[tip:x86/apic] x86/irq: Handle spurious interrupt after shutdown gracefully

From: tip-bot for Thomas Gleixner
Date: Wed Jul 03 2019 - 04:19:08 EST


Commit-ID: b7107a67f0d125459fe41f86e8079afd1a5e0b15
Gitweb: https://git.kernel.org/tip/b7107a67f0d125459fe41f86e8079afd1a5e0b15
Author: Thomas Gleixner <tglx@xxxxxxxxxxxxx>
AuthorDate: Fri, 28 Jun 2019 13:11:53 +0200
Committer: Thomas Gleixner <tglx@xxxxxxxxxxxxx>
CommitDate: Wed, 3 Jul 2019 10:12:30 +0200

x86/irq: Handle spurious interrupt after shutdown gracefully

Since the rework of the vector management, warnings about spurious
interrupts have been reported. Robert provided some more information and
did an initial analysis. The following situation leads to these warnings:

CPU 0 CPU 1 IO_APIC

interrupt is raised
sent to CPU1
Unable to handle
immediately
(interrupts off,
deep idle delay)
mask()
...
free()
shutdown()
synchronize_irq()
clear_vector()
do_IRQ()
-> vector is clear

Before the rework the vector entries of legacy interrupts were statically
assigned and occupied precious vector space while most of them were
unused. Due to that the above situation was handled silently because the
vector was handled and the core handler of the assigned interrupt
descriptor noticed that it is shut down and returned.

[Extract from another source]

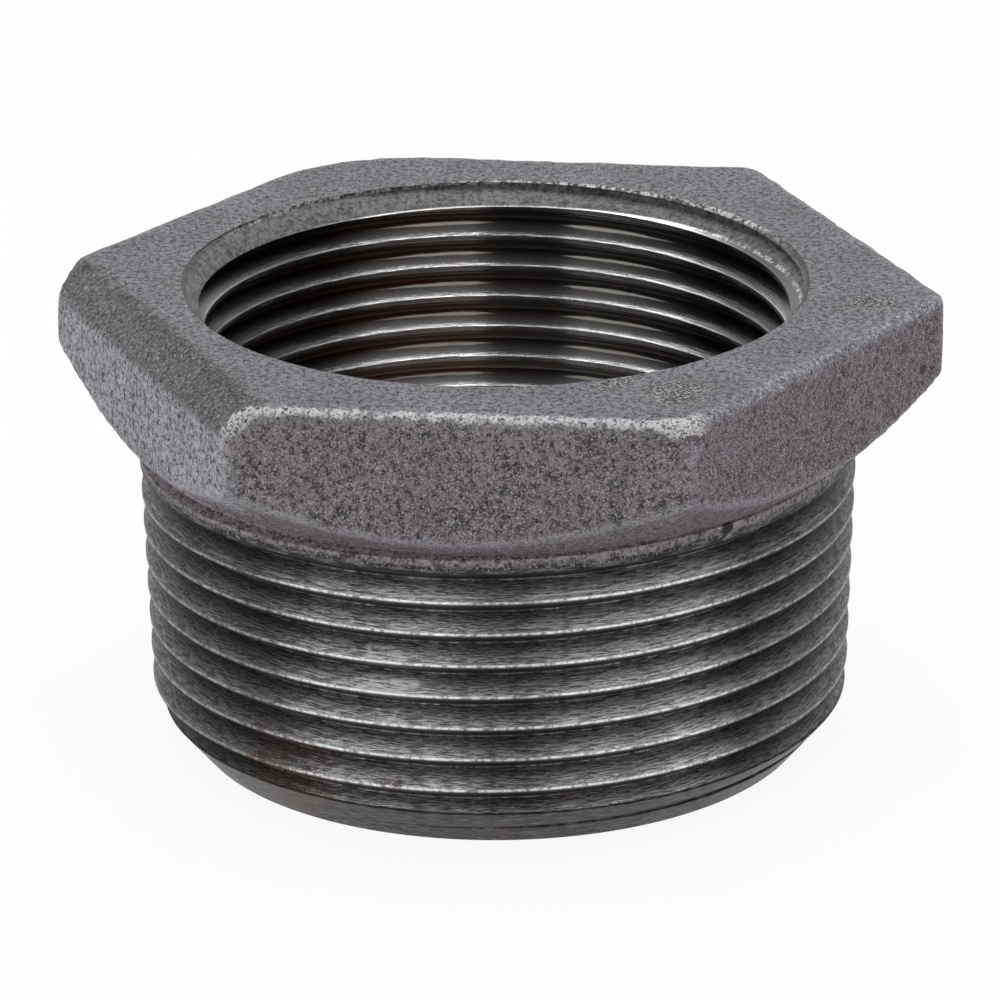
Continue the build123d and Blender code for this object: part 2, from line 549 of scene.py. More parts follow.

While this has been usually observed with legacy interrupts, this situation
is not limited to them. Any other interrupt source, e.g. MSI, can cause the
same issue.

After adding proper synchronization for level triggered interrupts, this
can only happen for edge triggered interrupts where the IO-APIC obviously
cannot provide information about interrupts in flight.

While the spurious warning is actually harmless in this case it worries
users and driver developers.

Handle it gracefully by marking the vector entry as VECTOR_SHUTDOWN instead
of VECTOR_UNUSED when the vector is freed up.

If that above late handling happens the spurious detector will not complain
and switch the entry to VECTOR_UNUSED. Any subsequent spurious interrupt on
that line will trigger the spurious warning as before.

Fixes: 464d12309e1b ("x86/vector: Switch IOAPIC to global reservation mode")
Reported-by: Robert Hodaszi <Robert.Hodaszi@xxxxxxxx>
Signed-off-by: Thomas Gleixner <tglx@xxxxxxxxxxxxx>-
Tested-by: Robert Hodaszi <Robert.Hodaszi@xxxxxxxx>
Cc: Marc Zyngier <marc.zyngier@xxxxxxx>
Link: https://lkml.kernel.org/r/20190628111440.459647741@xxxxxxxxxxxxx

---
arch/x86/include/asm/hw_irq.h | 3 ++-
arch/x86/kernel/apic/vector.c | 4 ++--
arch/x86/kernel/irq.c | 2 +-
3 files changed, 5 insertions(+), 4 deletions(-)

diff --git a/arch/x86/include/asm/hw_irq.h b/arch/x86/include/asm/hw_irq.h
index 32e666e1231e..626e1ac6516e 100644
--- a/arch/x86/include/asm/hw_irq.h
+++ b/arch/x86/include/asm/hw_irq.h
@@ -151,7 +151,8 @@ extern char irq_entries_start[];
#endif

#define VECTOR_UNUSED NULL
-#define VECTOR_RETRIGGERED ((void *)~0UL)
+#define VECTOR_SHUTDOWN ((void *)~0UL)
+#define VECTOR_RETRIGGERED ((void *)~1UL)

typedef struct irq_desc* vector_irq_t[NR_VECTORS];
DECLARE_PER_CPU(vector_irq_t, vector_irq);
diff --git a/arch/x86/kernel/apic/vector.c b/arch/x86/kernel/apic/vector.c
index 3173e07d3791..1c6d1d5f28d3 100644
--- a/arch/x86/kernel/apic/vector.c
+++ b/arch/x86/kernel/apic/vector.c
@@ -343,7 +343,7 @@ static void clear_irq_vector(struct irq_data *irqd)
trace_vector_clear(irqd->irq, vector, apicd->cpu, apicd->prev_vector,
apicd->prev_cpu);

- per_cpu(vector_irq, apicd->cpu)[vector] = VECTOR_UNUSED;
+ per_cpu(vector_irq, apicd->cpu)[vector] = VECTOR_SHUTDOWN;
irq_matrix_free(vector_matrix, apicd->cpu, vector, managed);
apicd->vector = 0;

@@ -352,7 +352,7 @@ static void clear_irq_vector(struct irq_data *irqd)
if (!vector)
return;

- per_cpu(vector_irq, apicd->prev_cpu)[vector] = VECTOR_UNUSED;
+ per_cpu(vector_irq, apicd->prev_cpu)[vector] = VECTOR_SHUTDOWN;
irq_matrix_free(vector_matrix, apicd->prev_cpu, vector, managed);
apicd->prev_vector = 0;
apicd->move_in_progress = 0;
diff --git a/arch/x86/kernel/irq.c b/arch/x86/kernel/irq.c
index 59b5f2ea7c2f..a975246074b5 100644
--- a/arch/x86/kernel/irq.c
+++ b/arch/x86/kernel/irq.c
@@ -246,7 +246,7 @@ __visible unsigned int __irq_entry do_IRQ(struct pt_regs *regs)
if (!handle_irq(desc, regs)) {
ack_APIC_irq();

- if (desc != VECTOR_RETRIGGERED) {
+ if (desc != VECTOR_RETRIGGERED && desc != VECTOR_SHUTDOWN) {
pr_emerg_ratelimited("%s: %d.%d No irq handler for vector\n",
__func__, smp_processor_id(),
vector);